▶ What to do: Check each line of the records for "parts"; collect those that have it.

— begin —

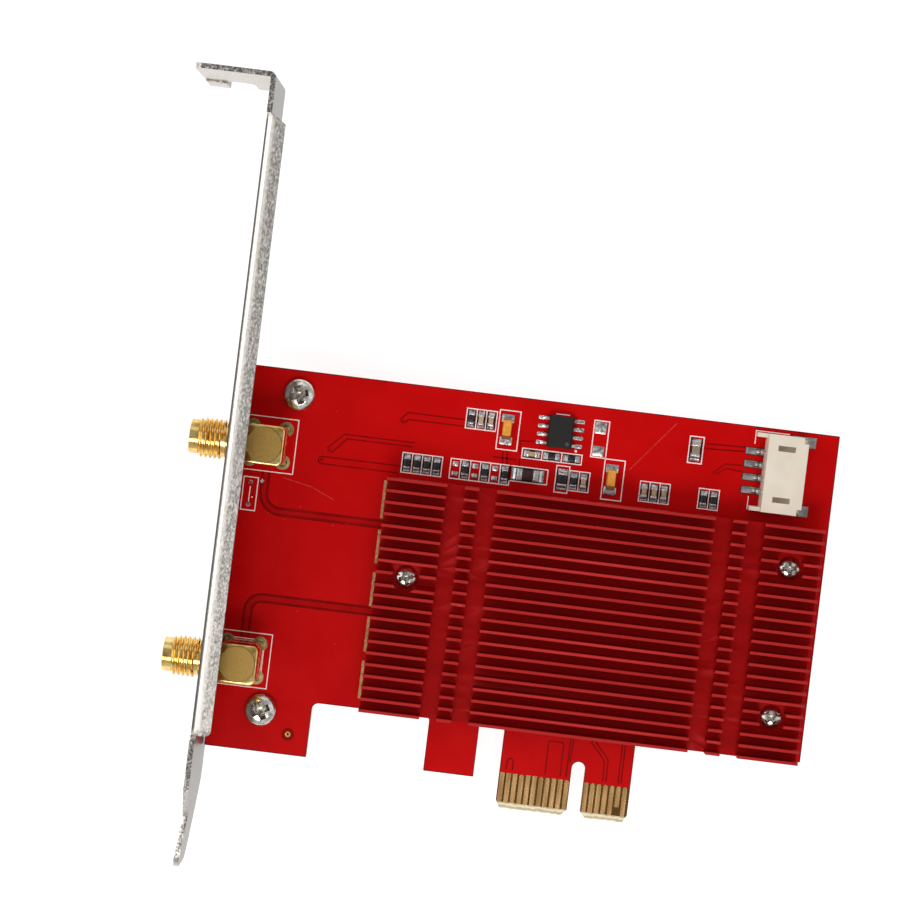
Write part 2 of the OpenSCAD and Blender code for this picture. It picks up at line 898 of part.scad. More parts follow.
module radio_module_board() {
    color("darkgreen")
        difference() {
            translate([0, 0, module_low]) linear_extrude(module_t) module_outline(0);
            translate([module_x, module_y, module_low - cut])
                cylinder(d = standoff_d + 2 * module_play, h = module_t + 2 * cut);
            block(
                [module_end - module_key_l, module_y + module_key_y - module_key_w / 2, module_low - cut],
                [module_end + cut, module_y + module_key_y + module_key_w / 2, module_high + cut]);
        }
}

module module_shield() {
    low_x = module_x + can_x;
    low_y = module_y - can_w / 2;
    color("lightgray")
        translate([0, 0, module_high])
            linear_extrude(can_h)
                polygon(rounded([
                    [low_x, low_y, can_corner],
                    [low_x + can_l, low_y, can_corner],
                    [low_x + can_l, low_y + can_w, can_corner],
                    [low_x, low_y + can_w, can_corner]
                ]));
}

module thermal_pad() {
    middle_x = module_x + can_x + can_l / 2;
    color("lightblue")
        block(
            [middle_x - pad_l / 2, module_y - pad_w / 2, can_top],
            [middle_x + pad_l / 2, module_y + pad_w / 2, sink_under]);
}

module module_slot() {
    half_w = module_w / 2 + slot_side;
    color("black")
        difference() {
            block([slot_start, module_y - half_w, face], [slot_end, module_y + half_w, face + slot_h]);
            translate([0, 0, module_low - module_play])
                linear_extrude(module_t + 2 * module_play) module_outline(module_play);
        }
}

module module_slot_contacts() {
    half_row = (slot_contact_count - 1) * slot_contact_pitch / 2;
    color("goldenrod")
        for (i = [0:slot_contact_count - 1])
            translate([slot_end, module_y - half_row + i * slot_contact_pitch, face])
                block([0, -slot_contact_w / 2, 0], [slot_contact_l, slot_contact_w / 2, slot_contact_t]);
}

// Square coaxial socket standing on the plane z = 0
module coaxial_socket(height) {
    translate([-socket_side / 2, -socket_side / 2, 0]) cube([socket_side, socket_side, height]);
}

module board_sockets() {
    color("gold")
        for (side = [-1, 1])
            translate([sink_left + board_socket_x, module_y + side * line_spread / 2, face])
                coaxial_socket(board_socket_h);
}

module module_sockets() {
    color("gold")
        for (side = [-1, 1])
            translate([module_x + module_socket_x, module_y + side * line_spread / 2, module_high])
                coaxial_socket(module_socket_h);
}

// Round plug on a socket, with an arm along +Y that grips the lead
module lead_plug() {
    cylinder(d = plug_d, h = plug_h);
    translate([0, plug_d / 2 + plug_arm_l, plug_h / 2])
        rotate([90, 0, 0])
            cylinder(d = plug_arm_d, h = plug_arm_l + plug_d / 2);
}

module lead_plugs() {
    color("gold")
        for (side = [0, 1])
            translate([0, module_y, 0])
                mirror([0, side, 0])
                    translate([0, line_spread / 2, 0]) {
                        translate([sink_left + board_socket_x, 0, face + board_socket_h]) lead_plug();
                        translate([module_x + module_socket_x, 0, module_high + module_socket_h])
                            lead_plug();
                    }
}

// Each lead turns back in half a circle from the board's plug to the module's plug
module antenna_leads() {
    from = [sink_left + board_socket_x, face + board_socket_h + plug_h / 2];
    to = [module_x + module_socket_x, module_high + module_socket_h + plug_h / 2];
    rise = atan2(to[1] - from[1], to[0] - from[0]);
    color("dimgray")
        for (side = [0, 1])
            translate([0, module_y, 0])
                mirror([0, side, 0])
                    translate([
                        (from[0] + to[0]) / 2,
                        line_spread / 2 + plug_d / 2 + plug_arm_l,
                        (from[1] + to[1]) / 2
                    ])
                        rotate([0, -rise, 0])
                            rotate_extrude(angle = 180)
                                translate([norm(to - from) / 2, 0]) circle(d = lead_d);
}

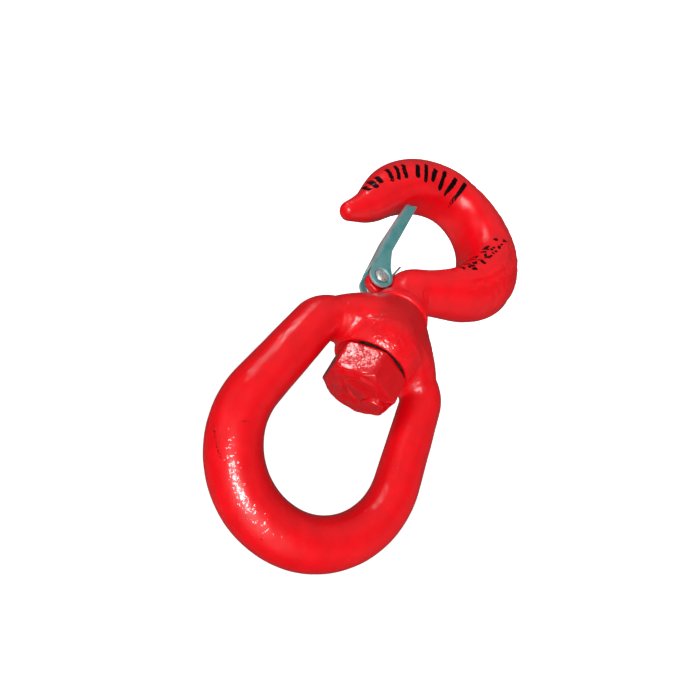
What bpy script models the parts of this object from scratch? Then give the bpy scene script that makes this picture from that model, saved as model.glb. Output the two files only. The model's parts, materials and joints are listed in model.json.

— end —

▶ Solution below:
Write part 2 of the OpenSCAD and Blender code for this picture. It picks up at line 898 of part.scad. More parts follow.
What bpy script models the parts of this object from scratch? Then give the bpy scene script that makes this picture from that model, saved as model.glb. Output the two files only. The model's parts, materials and joints are listed in model.json.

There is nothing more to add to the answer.